The phone rings a lot at our house. Thankfully, through the aid of caller ID, I am able to duck and dodge a great many unwanted entrees into our home. Just like I have developed a cruel but keen sense of people on the street who would like to take "just a moment of my time," I make an effort to avoid those plaintive cries for funding, especially in my own home. Especially at dinner time.
There are some holes in my defenses. One of these gaps exists on my wife's desk: and old touch tone phone that she has held onto for sentimental reasons, but has no way to tell us in advance who might be on the other end of the line when we pick up. It could be anyone. It could be my mother, calling from flood-ravaged Colorado moments before the water reaches her. It could be my boss, letting me know that the rest of the school year has been cancelled but due to my good behavior and perfect attendance it won't be necessary for me to do any further work this year and I will be paid for all that good faith. It could be the bank calling to declare a mistake in my favor of some fifty thousand dollars. It could be any of those things from my fevered and periodically overworked imagination, but it's not. It's another plea for money. My money.
I know, intellectually, that it is no crime to hang up on someone, especially a stranger. But since I am also the kind of person who has been known to chat with people who call my number accidentally, even wrong numbers often get my courteous attentions.
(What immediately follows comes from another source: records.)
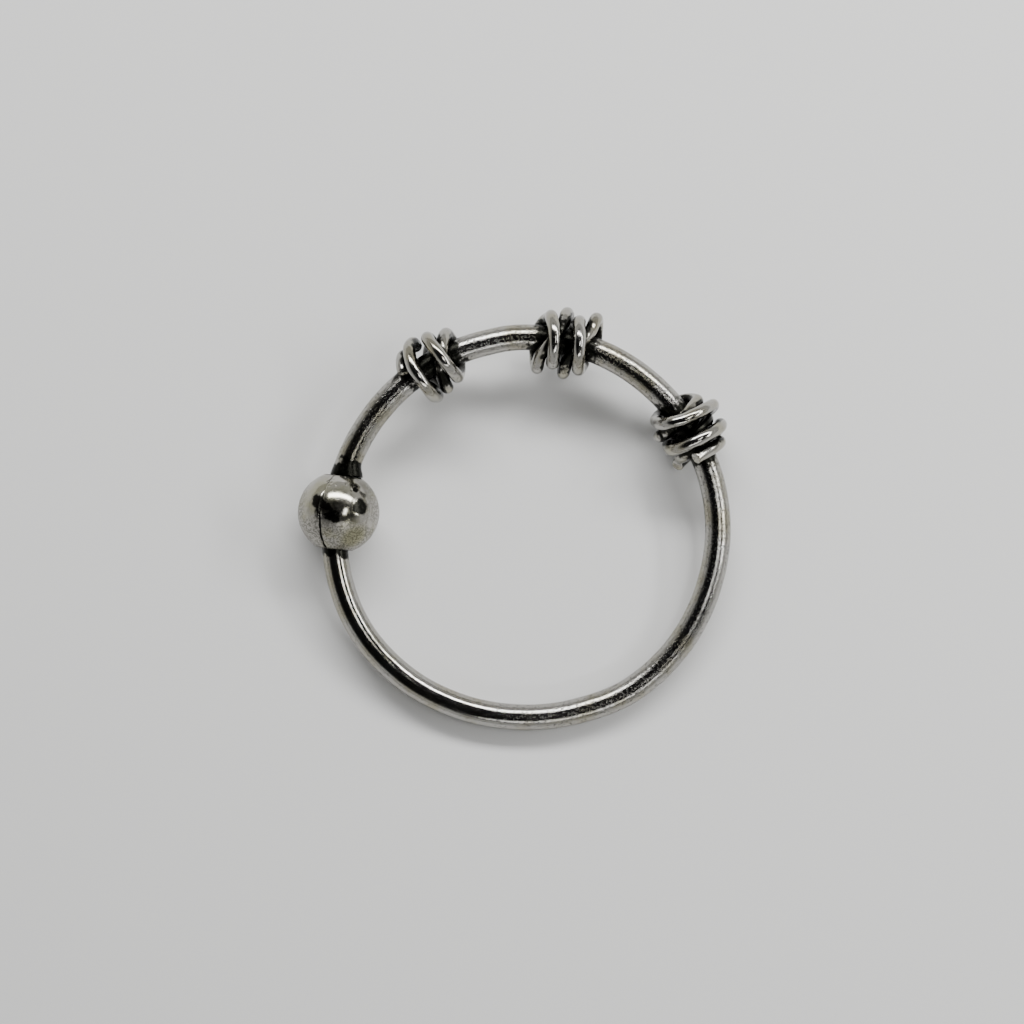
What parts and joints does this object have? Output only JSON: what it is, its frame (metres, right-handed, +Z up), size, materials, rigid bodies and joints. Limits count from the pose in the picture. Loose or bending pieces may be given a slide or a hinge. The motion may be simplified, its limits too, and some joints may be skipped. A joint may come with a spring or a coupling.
{
  "type": "nose ring",
  "caption": "Round silver wire hoop for a nose piercing, closed by a seamed hollow bead and dressed with wire knots along its upper side.",
  "frame": {"origin": "middle of the ring's footprint, on the surface that it lies on", "axes": "+Z up from that surface and about 7 degrees off the hoop's front; +X across the hoop, away from the bead; +Y across the hoop, towards the middle knot"},
  "size_m": [0.013, 0.0126, 0.003],
  "materials": {
    "hoop_silver": "oxidised sterling silver wire, polished on its high sides and dark grey in its pits",
    "bead_silver": "oxidised sterling silver, bright above and finely pitted below, with a little yellow-green tarnish and black round its holes",
    "knot_silver": "oxidised sterling silver wire, bright on its outer side and black between its turns"
  },
  "bodies": {
    "root": {"hoop_wire": "hoop_silver", "closing_bead": "bead_silver", "knot_left": "knot_silver", "knot_top": "knot_silver", "knot_right": "knot_silver"}
  },
  "joints": []
}
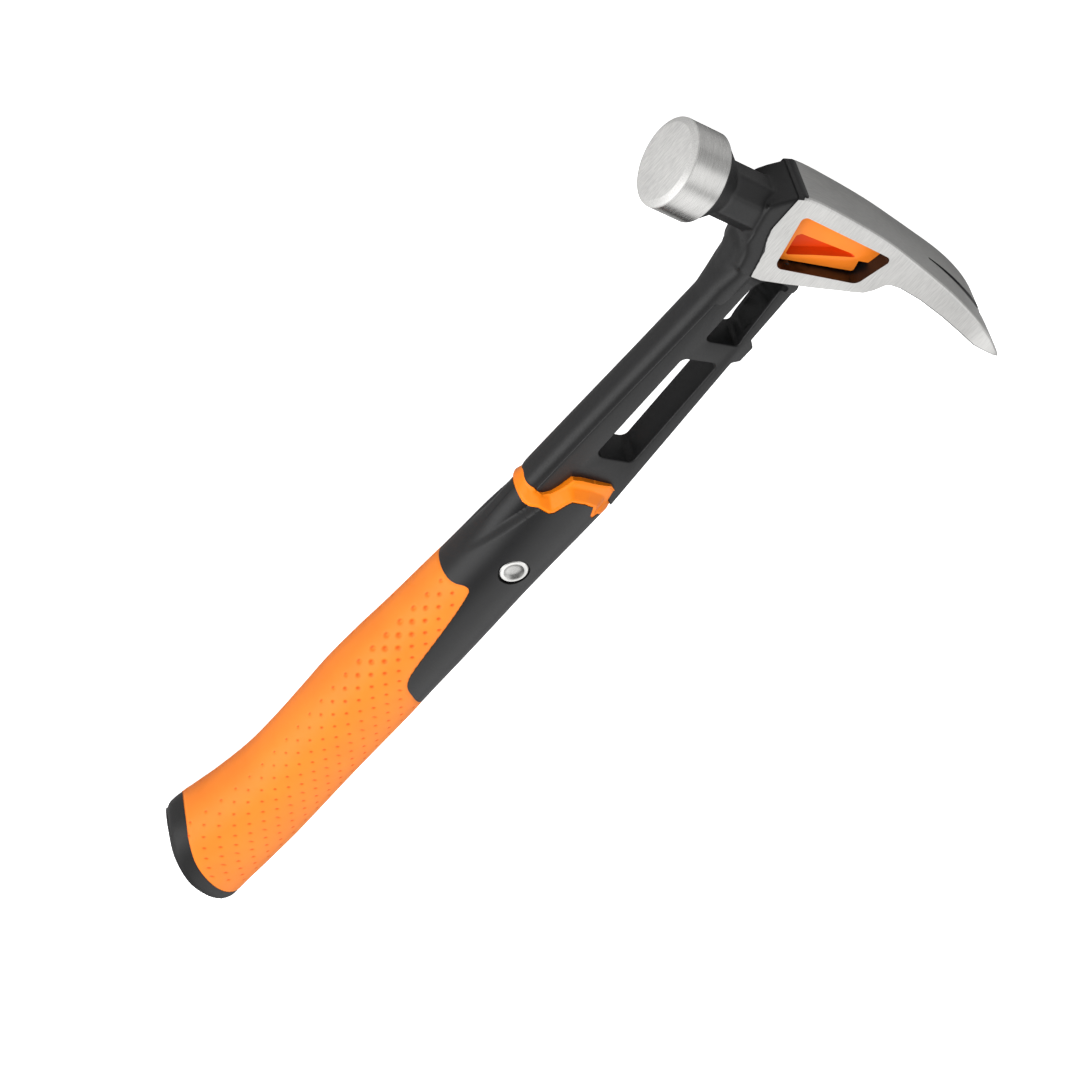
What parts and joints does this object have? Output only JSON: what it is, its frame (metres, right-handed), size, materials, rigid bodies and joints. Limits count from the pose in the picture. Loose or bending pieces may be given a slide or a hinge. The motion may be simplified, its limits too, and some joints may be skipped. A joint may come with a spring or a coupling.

Thus, whenever I am confronted by those chance meetings with professional and semi-professional beggars, I feel compelled to give them some of my time. Don't I think that kids in our city deserve a chance to see the program presented yearly by the Benevolent Order Of People Who May Or May Not Have Been Police Officers? Shouldn't I give whatever I can spare to keep the doors of the University of Colorado open, at least for those student athletes who continue to choose my alma mater in spite of their recent difficulties winning games? And what about cancer? Don't I want to stop cancer? What is wrong with me? Of course I want to stop cancer and I hope that if I donate to my college that they will produce a cure that will also generate enough interest in the performing arts that retired or aspiring law enforcement officers will no longer be pressed into that particular duty.
I could just walk into the kitchen and take a gander at that little window just above the keypad on that phone that would tell me that merely by waiting out the five or six rings before the dump to voice mail I wouldn't have to hear any of it. I could do that, but then I wouldn't have anything to complain about.